The ‘CSI effect’ is a (largely unsupported) concern first raised by prosecutors and media commentators in the United States in the early 2000s, which claims that unrealistic portrayals of forensic science on crime television shows may be having a measurable effect on the decision-making of jurors, in particular, jury acquittals.
The term is named after the hit TV-show CSI: Crime Scene Investigation which is renowned for its unrealistic portrayal of hyper-intelligent and exceptionally attractive forensic scientists solving crimes through mind-boggling sophisticated forensic techniques (just zoom in!). As someone who chose an undergraduate degree based on this early 2000s TV-genre, I can attest that the show certainly once had a huge cultural influence.
Despite the hype, very few US studies indicate a ‘CSI-effect’ on jurors. Some studies have shown that viewers of CSI-like television shows are more likely to expect forensic evidence in criminal cases. Whilst others indicate that viewers are less likely to convict in cases led by circumstantial evidence or eye-witness testimony. Nevertheless, the overwhelming evidence in this area indicates that CSI-like viewership has little to no effect on jury decision-making.
I’ve always wondered whether these results were similar in Australia, where we are equally flooded with forensic-driven TV-shows from overseas.
An amazingly succinct summary of the studies regarding the ‘CSI-effect’ in Australia is provided by the Australian Psychological Society on its website.

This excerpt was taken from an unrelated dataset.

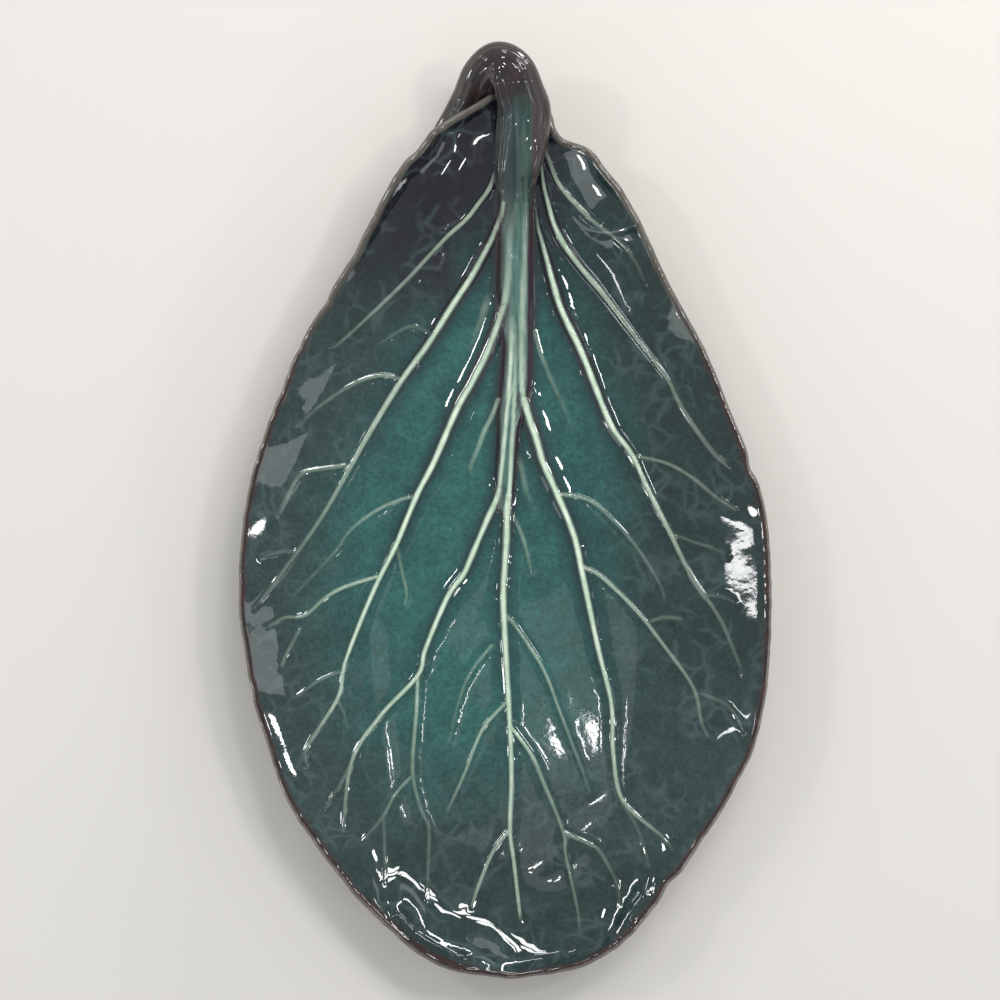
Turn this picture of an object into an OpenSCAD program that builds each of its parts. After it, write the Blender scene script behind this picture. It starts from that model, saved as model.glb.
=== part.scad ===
// A ceramic serving plate in the form of a leaf, with raised ribs and a stem curled into a handle.
// The origin is on the table, in the middle of the plate's length and width. The stem points to +Y.

/* [Leaf] */
// Length of the blade, from its tip to its top edge behind the stem
blade_len = 266.4; // [220:0.1:320]
// Width of the blade where it is widest
blade_w = 160.8; // [130:0.1:200]
// Thickness of the slab
slab_t = 5; // [4:0.1:6.5]
// Thickness of the rim
rim_t = 2.4; // [1.5:0.1:3.5]
// How far the rim stands above the dish floor, halfway down the leaf
rim_rise = 14; // [10:0.1:17]

/* [Stem] */
// Width of the stem where it is widest, above the leaf's top edge
stem_w = 16.2; // [13:0.1:17]
// Thickness of the stem where it is widest
stem_t = 10.5; // [8:0.1:12]
// Width of the stem's end, under the leaf's shoulder
stem_end_w = 10.5; // [8:0.1:12]
// Thickness of the stem's end
stem_end_t = 7.5; // [6:0.1:9]
// Height of the middle of the stem's crown above the table
stem_crown_z = 33.5; // [31:0.1:36]
// Depth of the flutes along the stem
flute_d = 0.5; // [0.2:0.05:0.8]

/* [Ribs] */
// Width of the midrib at the stem
midrib_w = 10.6; // [8:0.1:12]
// Height of the midrib at the stem
midrib_h = 4; // [3:0.1:5]
// Width of the midrib's lower end and of the centre vein that carries on from it
centre_vein_w = 3.2; // [2.4:0.1:4]
// Height of the centre vein where it starts
centre_vein_h = 1.9; // [1.2:0.1:2.6]
// Width of a side vein where it starts
vein_w = 2.6; // [2:0.1:3.2]
// Height of a side vein where it starts
vein_h = 1.6; // [1:0.1:2.2]
// Width of the branches where they start
branch_w = 1.7; // [1.3:0.1:2.2]
// Height of the branches where they start
branch_h = 0.8; // [0.6:0.1:1.5]
// Width of every vein at its tip
vein_tip_w = 0.9; // [0.6:0.1:1.2]
// Height of every vein at its tip
vein_tip_h = 0.4; // [0.3:0.05:0.8]

/* [Foot] */
// Height of the foot ring
foot_h = 5.5; // [4:0.1:8]
// Length of the foot ring
foot_len = 124; // [100:1:130]
// Width across the foot ring
foot_w = 62; // [50:1:64]
// Thickness of the foot ring's wall
foot_wall = 6; // [4:0.1:8]

/* [Fits] */
// Clear space between a piece that lies on the slab and the slab
seat_gap = 0.25; // [0.2:0.05:0.4]
// Clear space between two ribs where one meets the other
joint_gap = 0.3; // [0.2:0.05:0.6]
// Clear space between the stem and the leaf that it lies on and comes back under
stem_gap = 0.4; // [0.3:0.05:0.6]

/* [Hidden] */

// Colours of the glaze and of the bare clay
glaze_dark = [0.22, 0.36, 0.34];
glaze_pale = [0.66, 0.78, 0.67];
glaze_stem = [0.31, 0.42, 0.39];
bare_clay = [0.55, 0.36, 0.28];

// Places of the leaf's ends and of its middle line in the photograph, in pixels
tip_px = 981;
blade_top_px = 93;
plate_top_px = 42.5;
middle_px = 505;
widest_px = 536;
along_per_px = blade_len / (tip_px - blade_top_px);
across_per_px = blade_w / widest_px;
tip_y = -(tip_px - plate_top_px) / 2 * along_per_px;
// A place in the photograph, taken to the plate's own frame
function at(p) = [(p.x - middle_px) * across_per_px, tip_y + (tip_px - p.y) * along_per_px];

// Each row: share of the blade's length from the tip, then the left and right margins
// as shares of half its width
margin_shares = [
    [0, 0, 0.045], [0.01, -0.205, 0.255], [0.024, -0.3, 0.365], [0.044, -0.39, 0.455],
    [0.091, -0.555, 0.59], [0.148, -0.705, 0.725], [0.204, -0.82, 0.84], [0.26, -0.888, 0.933],
    [0.316, -0.944, 0.978], [0.373, -0.978, 0.993], [0.429, -1, 1], [0.485, -0.993, 0.993],
    [0.542, -0.97, 0.97], [0.598, -0.925, 0.907], [0.654, -0.855, 0.832], [0.711, -0.78, 0.754],
    [0.767, -0.675, 0.653], [0.823, -0.563, 0.56], [0.88, -0.466, 0.466], [0.914, -0.4, 0.385],
    [0.938, -0.336, 0.317], [0.949, -0.302, 0.228], [0.958, -0.28, 0.198], [0.972, -0.209, 0.187],
    [0.981, -0.16, 0.175], [1, -0.056, 0.153],
];
// Height of the left and right rims above the floor as shares of rim_rise, at even steps from
// the tip to the top. The left shoulder stands high over the stem's end.
rim_rise_shares = [
    [0.85, 0.85], [0.85, 0.85], [0.9, 0.88], [0.95, 0.93], [1, 1], [1, 1],
    [0.98, 0.98], [1, 0.98], [1.08, 1.04], [1.28, 1.18], [1.5, 1],
];
// Shares of the half width and of the half length over which the floor stays flat
flat_across_share = 0.4;
flat_along_share = 0.5;
// How fast the sides climb from the flat floor to the rim: over the belly of the leaf, and at its
// narrow shoulders, with the shares of the length between which the one changes into the other
side_power = 2.6;
shoulder_power = 1.8;
shoulder_from_share = 0.55;
shoulder_full_share = 0.85;
// How fast the top end and the tip climb
end_power = 2.2;
tip_power = 4.5;
// Height of the blade's top edge behind the stem, as a share of the shoulders' rise
gutter_share = 0.8;
// How sharply the slab thins towards its sides and towards its two ends
rim_power = 10;
end_rim_power = 70;
blade_rows = 44;
blade_cols = 28;
floor_z = foot_h + slab_t;

// Routes of the midrib and of the veins, read off the photograph in pixels
midrib_px = [[515, 204], [516, 260], [515, 320], [513, 380], [510, 430], [507, 488]];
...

From the limited Australian studies conducted, frequent viewers of forensic TV shows expressed higher expectations that a homicide trial would include forensic evidence and greater trust in forensic expert evidence overall. However, in regard to how this belief influenced jury decision-making, most studies found that viewership had no effect on jury verdicts, and that jurors could easily distinguish fantasy from reality when making simulated jury decisions.
A quote from the Australia Psychological Association attached to the summary makes the general thrust of current research very clear:
The convergent evidence is that CSI viewing does not predict jury verdicts (Cole & Dioso-Villa, 2007; Goodman-Delahunty & Hewson, 2010; Podlas, 2006; Schweitzer & Saks, 2007). [Moreover], the empirical data provide little basis to conclude that frequent CSI viewing compromises jury verdicts.
Overall, although there appears to be a ‘CSI-effect’ in terms of juror perceptions of forensic evidence this does not appear to translate to a troublesome influence on jury decision making in Australia.